Flowchart shows how datasets were combined to calculate the Net National Metabolism of the UK. See Methods section for details on each data set.
Specifically, for our UK example we take a consumption-based accounting (CBA) approach of final energy and quantify the total magnitude of 2016 UK energy flows associated with the following: direct energy for transportation and home heating; other direct energy usage in homes including electricity; embodied energy from consumption of goods and services and human physiological metabolism (which is the final energy version of energy embodied in food (Haberl, 2001)). The intention is to comprehensively cover the energy flows supporting modern human life in an industrialised nation today. To avoid double-counting, accounting is made at the household level.

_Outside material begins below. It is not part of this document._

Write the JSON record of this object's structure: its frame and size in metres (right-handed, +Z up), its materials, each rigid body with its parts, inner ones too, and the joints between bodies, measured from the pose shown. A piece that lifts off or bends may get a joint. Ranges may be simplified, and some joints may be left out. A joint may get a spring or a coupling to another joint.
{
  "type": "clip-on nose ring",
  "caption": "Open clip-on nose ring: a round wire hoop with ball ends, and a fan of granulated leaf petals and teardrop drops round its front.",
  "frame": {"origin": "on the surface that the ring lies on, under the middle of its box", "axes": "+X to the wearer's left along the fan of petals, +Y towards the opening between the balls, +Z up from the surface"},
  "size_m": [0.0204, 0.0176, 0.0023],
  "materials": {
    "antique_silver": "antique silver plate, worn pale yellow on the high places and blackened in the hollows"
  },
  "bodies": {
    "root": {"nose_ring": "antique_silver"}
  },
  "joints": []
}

We quantify NNM by first calculating the total energy footprints associated with spending on goods and services by UK households and government, and capital investments, then disaggregating this value across subnational geographies according to the proportion of the UK totals that consumers in each region buy of each product. We also include additional data sets on for example direct energy consumption as described in Methods. This consumption-based final energy accounting enables analysis of drivers and partitioning of energy use, but does not include inefficiencies in power provision. Energy footprint data calculated using a multiregional input-output database can also reveal the source industries and countries involved in each product’s production. The data granularity achieved provides, among other things, new insights on the metabolic advantages of urban living, the UK’s teleconnections to the international economy through global supply chains and the avenues through which a society uses energy. Specifically, we employ this analysis to ask the following questions: (1) What is the total and per capita NNM of the UK? (2) How is UK NNM distributed, across categories (direct energy consumption, infrastructure, embodied energy in goods and services consumption, etc.) and regions; (3) how much does dense urban living affect per capita NNM and why? (4) How much of UK metabolism is ‘internationalised’ through trade teleconnections, with which world regions, and how much of this metabolism is fossil-based? (5) Can we identify districts with more or less ‘efficient’ metabolic profiles under different definitions of the term?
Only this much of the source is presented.